Your task → Restate the span of lines that starts with the line containing "# The gullet's" and ends with the line containing "bpy.data.objects.remove(obj)", word for word, including both, with nothing else.
◇ ◇ ◇
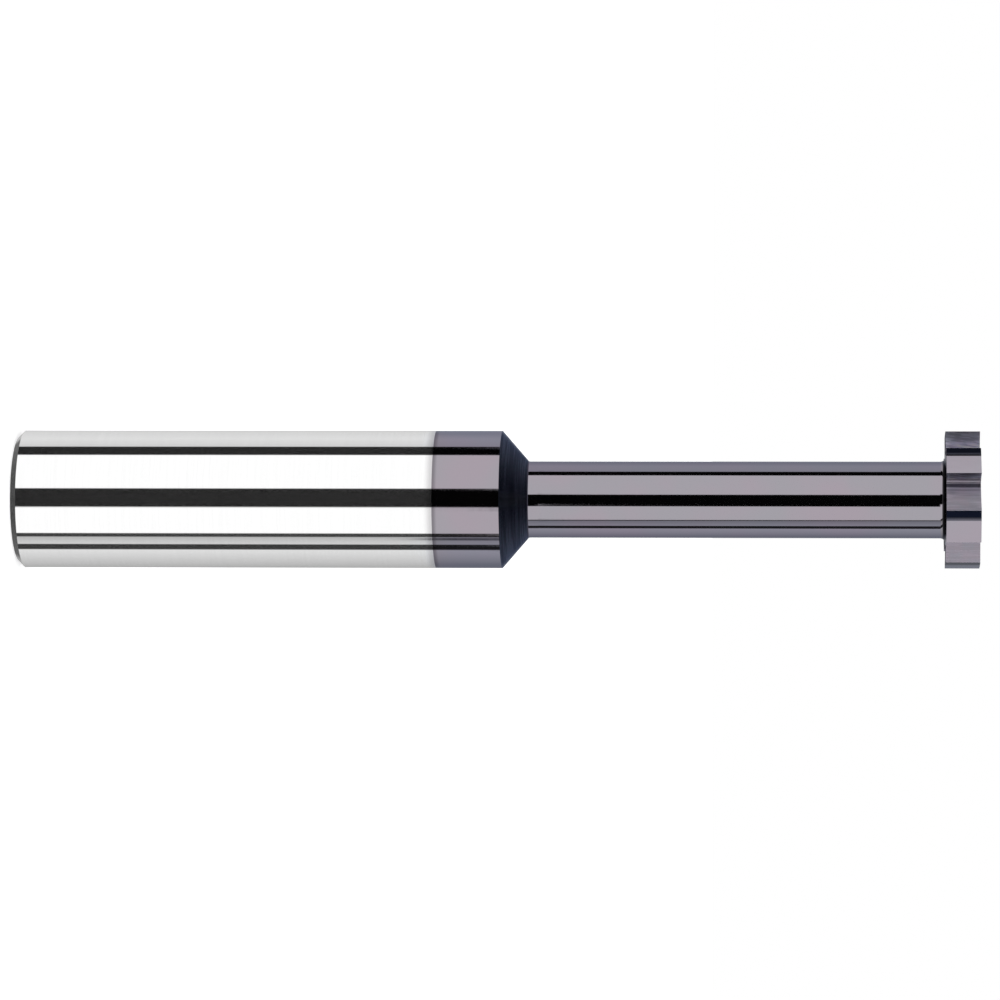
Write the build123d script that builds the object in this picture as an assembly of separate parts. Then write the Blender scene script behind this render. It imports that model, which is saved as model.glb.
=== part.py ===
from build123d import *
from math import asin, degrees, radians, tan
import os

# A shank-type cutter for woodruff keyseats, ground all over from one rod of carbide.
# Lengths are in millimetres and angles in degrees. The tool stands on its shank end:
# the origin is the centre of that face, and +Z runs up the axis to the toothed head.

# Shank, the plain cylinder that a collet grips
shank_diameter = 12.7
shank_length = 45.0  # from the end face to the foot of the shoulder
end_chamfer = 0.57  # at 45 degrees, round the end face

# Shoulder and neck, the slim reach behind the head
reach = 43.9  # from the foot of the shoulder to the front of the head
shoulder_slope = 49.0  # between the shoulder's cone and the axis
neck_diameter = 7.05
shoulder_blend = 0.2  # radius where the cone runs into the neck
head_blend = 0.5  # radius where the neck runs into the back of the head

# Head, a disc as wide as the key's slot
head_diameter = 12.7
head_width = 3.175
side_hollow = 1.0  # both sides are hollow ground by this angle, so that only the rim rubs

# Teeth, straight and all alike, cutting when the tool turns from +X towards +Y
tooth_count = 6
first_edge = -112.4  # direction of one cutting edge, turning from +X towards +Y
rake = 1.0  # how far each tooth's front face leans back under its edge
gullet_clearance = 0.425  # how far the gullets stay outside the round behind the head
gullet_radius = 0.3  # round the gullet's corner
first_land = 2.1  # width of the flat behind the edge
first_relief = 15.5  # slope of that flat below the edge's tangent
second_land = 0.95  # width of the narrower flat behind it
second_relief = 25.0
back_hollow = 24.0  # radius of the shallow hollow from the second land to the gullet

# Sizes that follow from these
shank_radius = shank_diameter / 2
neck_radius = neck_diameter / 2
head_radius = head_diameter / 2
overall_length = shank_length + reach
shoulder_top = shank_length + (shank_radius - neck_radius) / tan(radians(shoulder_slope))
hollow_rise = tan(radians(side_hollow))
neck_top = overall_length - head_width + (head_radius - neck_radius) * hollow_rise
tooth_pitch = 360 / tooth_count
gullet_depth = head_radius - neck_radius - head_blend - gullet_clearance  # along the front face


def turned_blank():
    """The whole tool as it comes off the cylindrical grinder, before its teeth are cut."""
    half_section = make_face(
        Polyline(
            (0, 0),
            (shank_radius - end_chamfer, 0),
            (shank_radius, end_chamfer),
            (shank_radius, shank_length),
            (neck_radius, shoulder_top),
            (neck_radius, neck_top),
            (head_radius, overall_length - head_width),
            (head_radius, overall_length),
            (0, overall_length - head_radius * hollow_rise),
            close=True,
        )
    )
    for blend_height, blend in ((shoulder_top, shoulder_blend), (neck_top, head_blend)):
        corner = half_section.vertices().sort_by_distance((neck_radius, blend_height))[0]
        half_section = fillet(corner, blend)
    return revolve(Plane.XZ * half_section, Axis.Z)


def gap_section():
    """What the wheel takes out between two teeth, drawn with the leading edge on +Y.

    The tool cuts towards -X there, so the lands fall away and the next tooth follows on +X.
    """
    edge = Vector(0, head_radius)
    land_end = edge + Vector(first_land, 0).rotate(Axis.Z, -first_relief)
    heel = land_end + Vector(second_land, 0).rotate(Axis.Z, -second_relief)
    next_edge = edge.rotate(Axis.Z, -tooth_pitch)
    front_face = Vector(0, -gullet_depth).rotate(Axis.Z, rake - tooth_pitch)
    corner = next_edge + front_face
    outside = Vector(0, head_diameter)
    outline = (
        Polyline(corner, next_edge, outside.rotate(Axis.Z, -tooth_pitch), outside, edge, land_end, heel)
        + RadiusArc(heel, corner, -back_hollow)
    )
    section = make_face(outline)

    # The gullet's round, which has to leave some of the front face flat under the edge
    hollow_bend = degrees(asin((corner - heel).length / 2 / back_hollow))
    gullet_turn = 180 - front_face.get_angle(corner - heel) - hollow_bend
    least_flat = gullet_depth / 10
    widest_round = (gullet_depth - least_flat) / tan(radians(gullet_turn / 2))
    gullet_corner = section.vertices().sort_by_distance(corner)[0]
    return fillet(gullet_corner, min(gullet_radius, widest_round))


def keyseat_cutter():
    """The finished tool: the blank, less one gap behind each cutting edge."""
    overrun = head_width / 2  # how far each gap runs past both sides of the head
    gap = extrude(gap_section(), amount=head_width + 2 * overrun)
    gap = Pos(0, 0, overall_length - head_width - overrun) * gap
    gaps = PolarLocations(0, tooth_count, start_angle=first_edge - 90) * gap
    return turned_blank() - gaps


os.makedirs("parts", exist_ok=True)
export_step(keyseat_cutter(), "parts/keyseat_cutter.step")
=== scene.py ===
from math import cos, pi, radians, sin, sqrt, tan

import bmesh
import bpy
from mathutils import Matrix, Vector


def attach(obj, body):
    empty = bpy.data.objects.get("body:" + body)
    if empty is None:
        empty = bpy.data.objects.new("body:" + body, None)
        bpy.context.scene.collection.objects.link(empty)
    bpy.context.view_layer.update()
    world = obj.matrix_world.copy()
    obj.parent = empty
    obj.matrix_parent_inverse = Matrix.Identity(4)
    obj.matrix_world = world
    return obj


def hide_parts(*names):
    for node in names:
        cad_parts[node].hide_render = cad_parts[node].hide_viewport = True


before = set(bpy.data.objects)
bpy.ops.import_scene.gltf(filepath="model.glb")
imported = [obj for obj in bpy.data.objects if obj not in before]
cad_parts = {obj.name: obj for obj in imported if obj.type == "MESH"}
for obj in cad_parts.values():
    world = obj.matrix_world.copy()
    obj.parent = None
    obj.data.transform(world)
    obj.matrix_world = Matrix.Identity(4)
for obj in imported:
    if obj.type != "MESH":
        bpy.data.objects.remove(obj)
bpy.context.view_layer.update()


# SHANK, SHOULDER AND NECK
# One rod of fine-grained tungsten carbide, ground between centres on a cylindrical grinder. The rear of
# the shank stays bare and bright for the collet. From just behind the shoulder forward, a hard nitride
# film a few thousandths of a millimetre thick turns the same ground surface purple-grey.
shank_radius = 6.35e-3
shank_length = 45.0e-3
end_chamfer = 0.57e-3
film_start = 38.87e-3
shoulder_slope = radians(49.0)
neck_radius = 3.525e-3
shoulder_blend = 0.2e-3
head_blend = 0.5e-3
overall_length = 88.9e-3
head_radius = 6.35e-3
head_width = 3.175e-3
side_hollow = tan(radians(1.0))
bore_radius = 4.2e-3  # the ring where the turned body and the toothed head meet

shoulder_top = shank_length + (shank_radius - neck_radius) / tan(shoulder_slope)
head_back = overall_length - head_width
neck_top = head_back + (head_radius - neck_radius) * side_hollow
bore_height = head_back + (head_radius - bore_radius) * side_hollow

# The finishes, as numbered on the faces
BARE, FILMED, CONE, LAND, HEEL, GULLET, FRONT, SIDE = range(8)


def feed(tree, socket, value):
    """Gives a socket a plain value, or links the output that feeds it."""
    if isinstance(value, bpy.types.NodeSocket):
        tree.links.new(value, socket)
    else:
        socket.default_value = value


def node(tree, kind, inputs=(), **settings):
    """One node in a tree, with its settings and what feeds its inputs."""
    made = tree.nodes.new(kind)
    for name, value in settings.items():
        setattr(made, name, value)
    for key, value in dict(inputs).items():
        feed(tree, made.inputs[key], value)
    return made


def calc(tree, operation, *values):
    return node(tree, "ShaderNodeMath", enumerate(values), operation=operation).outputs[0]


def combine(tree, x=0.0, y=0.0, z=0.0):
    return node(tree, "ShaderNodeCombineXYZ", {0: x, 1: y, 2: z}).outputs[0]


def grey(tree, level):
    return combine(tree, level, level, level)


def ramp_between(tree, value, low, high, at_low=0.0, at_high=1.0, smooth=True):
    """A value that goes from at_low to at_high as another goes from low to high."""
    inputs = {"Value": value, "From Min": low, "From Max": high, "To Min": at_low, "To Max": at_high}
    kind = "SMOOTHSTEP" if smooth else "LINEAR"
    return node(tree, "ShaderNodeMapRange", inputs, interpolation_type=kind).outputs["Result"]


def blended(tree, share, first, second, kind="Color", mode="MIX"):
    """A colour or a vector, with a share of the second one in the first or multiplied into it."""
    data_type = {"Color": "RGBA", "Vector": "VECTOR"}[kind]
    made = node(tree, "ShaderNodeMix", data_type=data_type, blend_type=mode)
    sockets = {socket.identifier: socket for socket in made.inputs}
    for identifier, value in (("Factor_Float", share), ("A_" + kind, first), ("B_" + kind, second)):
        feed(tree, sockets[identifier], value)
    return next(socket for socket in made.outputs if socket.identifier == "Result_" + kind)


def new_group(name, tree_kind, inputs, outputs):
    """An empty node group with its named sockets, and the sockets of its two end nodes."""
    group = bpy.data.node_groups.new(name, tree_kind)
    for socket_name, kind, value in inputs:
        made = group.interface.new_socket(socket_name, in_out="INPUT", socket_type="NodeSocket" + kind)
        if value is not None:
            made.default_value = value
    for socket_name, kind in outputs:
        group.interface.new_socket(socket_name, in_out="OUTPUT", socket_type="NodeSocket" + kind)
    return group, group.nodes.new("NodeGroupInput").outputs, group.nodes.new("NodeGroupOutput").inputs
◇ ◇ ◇
The answer →
    # The gullet's round, which has to leave some of the front face flat under the edge
    hollow_bend = degrees(asin((corner - heel).length / 2 / back_hollow))
    gullet_turn = 180 - front_face.get_angle(corner - heel) - hollow_bend
    least_flat = gullet_depth / 10
    widest_round = (gullet_depth - least_flat) / tan(radians(gullet_turn / 2))
    gullet_corner = section.vertices().sort_by_distance(corner)[0]
    return fillet(gullet_corner, min(gullet_radius, widest_round))


def keyseat_cutter():
    """The finished tool: the blank, less one gap behind each cutting edge."""
    overrun = head_width / 2  # how far each gap runs past both sides of the head
    gap = extrude(gap_section(), amount=head_width + 2 * overrun)
    gap = Pos(0, 0, overall_length - head_width - overrun) * gap
    gaps = PolarLocations(0, tooth_count, start_angle=first_edge - 90) * gap
    return turned_blank() - gaps


os.makedirs("parts", exist_ok=True)
export_step(keyseat_cutter(), "parts/keyseat_cutter.step")
=== scene.py ===
from math import cos, pi, radians, sin, sqrt, tan

import bmesh
import bpy
from mathutils import Matrix, Vector


def attach(obj, body):
    empty = bpy.data.objects.get("body:" + body)
    if empty is None:
        empty = bpy.data.objects.new("body:" + body, None)
        bpy.context.scene.collection.objects.link(empty)
    bpy.context.view_layer.update()
    world = obj.matrix_world.copy()
    obj.parent = empty
    obj.matrix_parent_inverse = Matrix.Identity(4)
    obj.matrix_world = world
    return obj


def hide_parts(*names):
    for node in names:
        cad_parts[node].hide_render = cad_parts[node].hide_viewport = True


before = set(bpy.data.objects)
bpy.ops.import_scene.gltf(filepath="model.glb")
imported = [obj for obj in bpy.data.objects if obj not in before]
cad_parts = {obj.name: obj for obj in imported if obj.type == "MESH"}
for obj in cad_parts.values():
    world = obj.matrix_world.copy()
    obj.parent = None
    obj.data.transform(world)
    obj.matrix_world = Matrix.Identity(4)
for obj in imported:
    if obj.type != "MESH":
        bpy.data.objects.remove(obj)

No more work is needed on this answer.